Exercise — Copy all the material below, exactly as it stands.
++++ Information supplied ++++
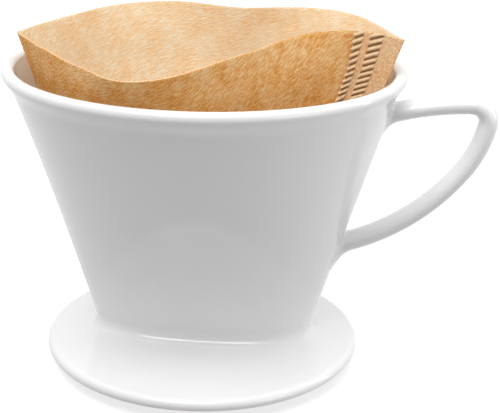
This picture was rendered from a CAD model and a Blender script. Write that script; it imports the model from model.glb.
from math import cos, pi, radians, sin

import bmesh
import bpy
import numpy as np
from mathutils import Matrix, Vector


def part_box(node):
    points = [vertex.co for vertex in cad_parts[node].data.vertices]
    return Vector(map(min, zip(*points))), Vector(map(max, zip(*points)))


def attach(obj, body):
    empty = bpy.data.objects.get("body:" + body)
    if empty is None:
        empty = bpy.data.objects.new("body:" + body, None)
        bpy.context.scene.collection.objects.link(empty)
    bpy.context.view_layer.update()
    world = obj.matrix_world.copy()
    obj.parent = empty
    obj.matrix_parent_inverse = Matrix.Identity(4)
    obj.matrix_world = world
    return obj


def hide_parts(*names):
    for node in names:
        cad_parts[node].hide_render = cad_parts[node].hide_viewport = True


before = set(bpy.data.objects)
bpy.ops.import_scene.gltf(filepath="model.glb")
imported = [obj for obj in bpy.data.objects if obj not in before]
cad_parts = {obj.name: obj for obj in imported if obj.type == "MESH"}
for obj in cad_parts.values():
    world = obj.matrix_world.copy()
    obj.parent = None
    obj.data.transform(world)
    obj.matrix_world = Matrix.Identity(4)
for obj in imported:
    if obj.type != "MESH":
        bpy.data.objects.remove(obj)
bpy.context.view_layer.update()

# Lengths are in millimetres. Meshes are scaled to metres when they are made.
MM = 0.001


def box_mm(node):
    """The lowest and the highest corner of a CAD node, in millimetres."""
    low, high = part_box(node)
    return np.array(low) / MM, np.array(high) / MM


# Porcelain sizes that the frame gives
_, BOWL_HIGH = box_mm("cone_bowl")
DISC_LOW, DISC_HIGH = box_mm("foot_disc")
_, RING_HIGH = box_mm("locating_ring")
RIM_RADIUS = BOWL_HIGH[0]
RIM_TOP = BOWL_HIGH[2]
DISC_RADIUS = DISC_HIGH[0]
DISC_BOTTOM = DISC_LOW[2]
RING_RADIUS = RING_HIGH[0]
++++
Exercise output —
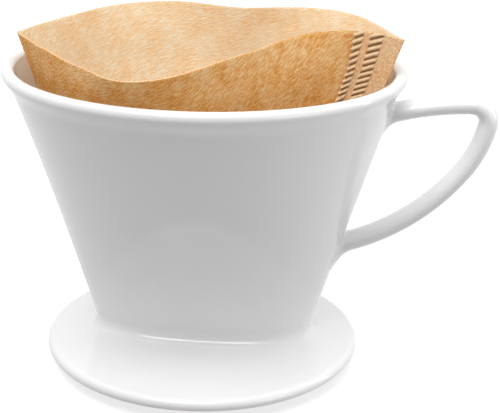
This picture was rendered from a CAD model and a Blender script. Write that script; it imports the model from model.glb.
from math import cos, pi, radians, sin

import bmesh
import bpy
import numpy as np
from mathutils import Matrix, Vector


def part_box(node):
    points = [vertex.co for vertex in cad_parts[node].data.vertices]
    return Vector(map(min, zip(*points))), Vector(map(max, zip(*points)))


def attach(obj, body):
    empty = bpy.data.objects.get("body:" + body)
    if empty is None:
        empty = bpy.data.objects.new("body:" + body, None)
        bpy.context.scene.collection.objects.link(empty)
    bpy.context.view_layer.update()
    world = obj.matrix_world.copy()
    obj.parent = empty
    obj.matrix_parent_inverse = Matrix.Identity(4)
    obj.matrix_world = world
    return obj


def hide_parts(*names):
    for node in names:
        cad_parts[node].hide_render = cad_parts[node].hide_viewport = True


before = set(bpy.data.objects)
bpy.ops.import_scene.gltf(filepath="model.glb")
imported = [obj for obj in bpy.data.objects if obj not in before]
cad_parts = {obj.name: obj for obj in imported if obj.type == "MESH"}
for obj in cad_parts.values():
    world = obj.matrix_world.copy()
    obj.parent = None
    obj.data.transform(world)
    obj.matrix_world = Matrix.Identity(4)
for obj in imported:
    if obj.type != "MESH":
        bpy.data.objects.remove(obj)
bpy.context.view_layer.update()

# Lengths are in millimetres. Meshes are scaled to metres when they are made.
MM = 0.001


def box_mm(node):
    """The lowest and the highest corner of a CAD node, in millimetres."""
    low, high = part_box(node)
    return np.array(low) / MM, np.array(high) / MM


# Porcelain sizes that the frame gives
_, BOWL_HIGH = box_mm("cone_bowl")
DISC_LOW, DISC_HIGH = box_mm("foot_disc")
_, RING_HIGH = box_mm("locating_ring")
RIM_RADIUS = BOWL_HIGH[0]
RIM_TOP = BOWL_HIGH[2]
DISC_RADIUS = DISC_HIGH[0]
DISC_BOTTOM = DISC_LOW[2]
RING_RADIUS = RING_HIGH[0]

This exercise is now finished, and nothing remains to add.